Syria’s financial sector is asking for help from compliance experts globally to help it reintegrate into the international financial system following the end of the civil war late last year. The United States took further steps to lift sanctions on the middle eastern state on June 30, but there is a huge amount of work to be done locally to reinvigorate compliance programmes.
Local bankers and compliance officers are eager to learn and invest, but need help, according to Luma Zitani, a financial crime practitioner and Syria expert.
She recently met with more than 30 compliance heads from Syrian banks, who are seeking help to boost their compliance systems and controls to accelerate reintegration.
“There was that hunger to do the right thing. Theyʼre willing to learn. Theyʼre willing to invest. They said: ‘Give us a chance and then help us’,” Zitani told Compliance Corylated.
Eager to learn
Compliance officers are not asking for money or investment, but guidance and assistance, said Zitani, adding while there are local banks keen to reintegrate and meet the necessary criteria, “they canʼt do it on their own”.

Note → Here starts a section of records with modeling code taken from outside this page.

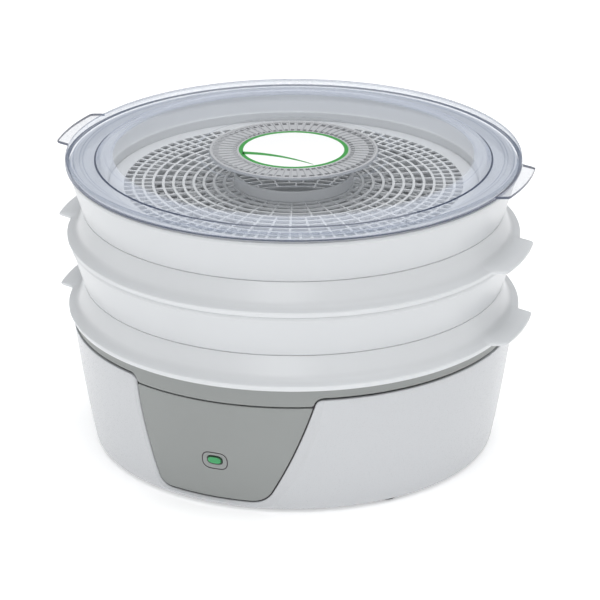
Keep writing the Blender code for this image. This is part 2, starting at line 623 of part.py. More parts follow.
def main():
    for old in list(bpy.data.objects):
        bpy.data.objects.remove(old, do_unlink=True)
    materials = {
        "white": finish("white_plastic", (0.72, 0.74, 0.76), 0.35),
        "tray": finish("tray_plastic", (0.74, 0.76, 0.78), 0.38),
        "grey": finish("grey_plastic", (0.33, 0.34, 0.33), 0.45),
        "clear": finish("clear_plastic", (0.80, 0.86, 0.93), 0.08, alpha=0.35),
        "frosted": finish("frosted_plastic", (0.62, 0.64, 0.67), 0.40, alpha=0.8),
        "green": finish("green_lens", (0.10, 0.55, 0.15), 0.20),
        "amber": finish("lamp_glass", (0.85, 0.45, 0.15), 0.15),
        "rubber": finish("black_rubber", (0.02, 0.02, 0.02), 0.85),
        "black": finish("black_plastic", (0.03, 0.03, 0.03), 0.50),
        "steel": finish("zinc_steel", (0.60, 0.61, 0.63), 0.35, 1.0),
        "cast": finish("cast_alloy", (0.55, 0.55, 0.56), 0.50, 1.0),
        "bronze": finish("sintered_bronze", (0.60, 0.42, 0.22), 0.45, 1.0),
        "copper": finish("copper_wire", (0.72, 0.36, 0.20), 0.40, 1.0),
        "mica": finish("mica_board", (0.62, 0.56, 0.44), 0.70),
    }
    base = body_empty("base_body")
    rotor = body_empty("fan_axis", base)
    names = ("tray_1", "tray_2", "tray_3", "tray_4", "lid")
    bodies = {}
    below = base
    for name in names:
        bodies[name] = body_empty(f"{name}_lift", below)
        below = bodies[name]

    build_shell(materials, base)
    build_panel(materials, base)
    build_indicator(materials, base)
    build_deck(materials, base)
    build_cover(materials, base)
    build_feet(materials, base)
    build_screws(materials, base)
    build_motor(materials, base, rotor)
    build_plate(materials, base)
    build_fan(materials, rotor)
    build_heater(materials, base)
    build_safety(materials, base)
    build_grille(materials, base)
    build_trays(materials, bodies)
    build_lid(materials, bodies["lid"])


main()
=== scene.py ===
"""Looks of a round stacking food dehydrator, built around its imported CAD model.

Profiles and outlines below are in millimetres, in the model's own frame: the origin is on the
floor under the middle of the machine, +Z is up and the control panel faces -Y.
"""

import json
from math import asin, atan2, cos, pi, radians, sin, sqrt

import bmesh
import bpy
import numpy as np
from mathutils import Matrix, Vector
from mathutils.geometry import delaunay_2d_cdt


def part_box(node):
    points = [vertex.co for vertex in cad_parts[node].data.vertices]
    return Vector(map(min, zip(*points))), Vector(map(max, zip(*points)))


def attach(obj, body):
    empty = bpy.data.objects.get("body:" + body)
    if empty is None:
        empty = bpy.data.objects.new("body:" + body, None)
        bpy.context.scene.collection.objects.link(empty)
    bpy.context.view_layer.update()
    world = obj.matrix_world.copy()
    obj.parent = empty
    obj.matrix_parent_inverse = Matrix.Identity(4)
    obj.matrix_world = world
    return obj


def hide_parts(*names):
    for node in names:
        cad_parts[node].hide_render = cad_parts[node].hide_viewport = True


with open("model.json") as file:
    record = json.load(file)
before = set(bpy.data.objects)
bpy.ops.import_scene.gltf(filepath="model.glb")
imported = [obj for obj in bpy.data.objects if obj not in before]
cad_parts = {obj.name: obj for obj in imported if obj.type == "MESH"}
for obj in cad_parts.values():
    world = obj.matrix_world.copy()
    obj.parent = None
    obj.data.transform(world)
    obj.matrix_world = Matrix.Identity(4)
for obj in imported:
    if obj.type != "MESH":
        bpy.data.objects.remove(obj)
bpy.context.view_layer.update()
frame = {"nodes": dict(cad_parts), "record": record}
NODES = frame["nodes"]

MM = 0.001
FRONT = -90.0                   # direction of the control panel, degrees
SEGMENTS = 240                  # steps round the large turned pieces

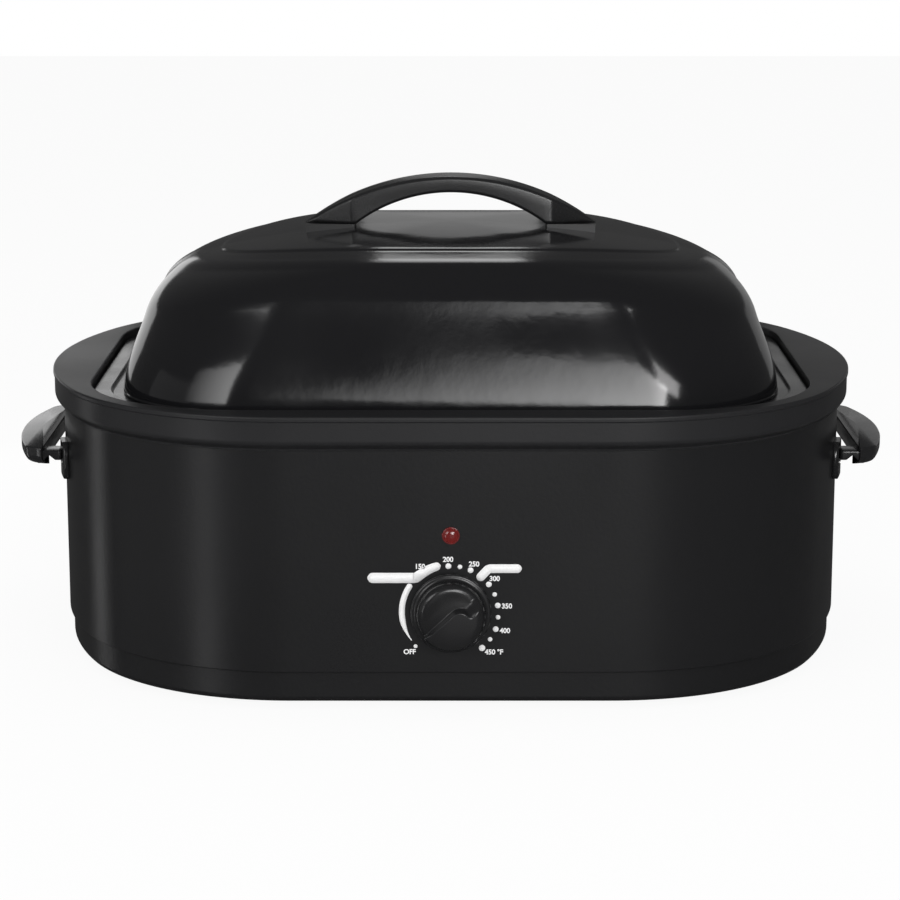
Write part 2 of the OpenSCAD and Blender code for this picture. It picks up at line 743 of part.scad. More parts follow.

A considerable amount of capacity building is required at the banking, government and regulatory levels, and Syria has a sizeable highly educated diaspora that could help, as well as other organisations. “Itʼs not really that difficult,” Zitani stressed. “Youʼre not building infrastructure, youʼre not building a new power plant — youʼre basically training people who are very keen and eager to learn.”
Correspondent banking due diligence challenge
Syriaʼs reconnection to Swift, the global financial messaging network, on June 20 was a significant step. However, what the countryʼs banks need is correspondent banking relationships and establishing these will require an intensive due diligence process and a site visit.
Correspondent relationships are very costly to establish and maintain at the best of times, Zitani pointed out, adding: “Imagine having to do that in a country that is fresh off the EU high risk country list, which basically means that most transaction sneeds to be subject to enhanced due diligence.”
Avoiding corruption
The last Financial Action Task Force (FATF) mutual evaluation before the war ticked a lot of the boxes in terms of the regulatory framework, Zitani said. However, FATF was not able to conduct an evaluation during the war period since 2011.
“From a legislation point of view, the bones are there. You also just need the capacity to be an effective supervisor,” she said.
“Why is this all important? Not just to connect Syria back to the financial system. The best way to prevent another corrupt setup is to force a very transparent, rule-based financial system that has very clear expectations around sources of wealth and money laundering.”
US and EU support
The US and the European Union have been supportive of Syria’s return to the global financial and economic stage.
President Trump’s executive order 14312 removed sanctions on Syria while maintaining sanctions on former Syrian president Bashar al-Assad, his associates, human rights abusers, drug traffickers, persons linked to chemical weapons activities, ISIS or its affiliates, and Iranian proxies.
“President Trump wants Syria to succeed — but not at the expense of US interests. While seeking to re-engage constructively, this administration will continue to guard against all threats and monitor progress on key priorities,” the White House said in a statement.
The EU has also taken steps to support Syria by ending sanctions and using its newly created Sanctions Helpdesk to advise companies seeking to transact there.
“[Adopting acts to drop sanctions] formalises the political decision announced on May 20, 2025, and aims at supporting the Syrian people in reuniting and rebuilding a new, inclusive, pluralistic and peaceful Syria,” the EU’s Directorate-General for Financial Stability, Financial Services and Capital Markets Union said in a statement.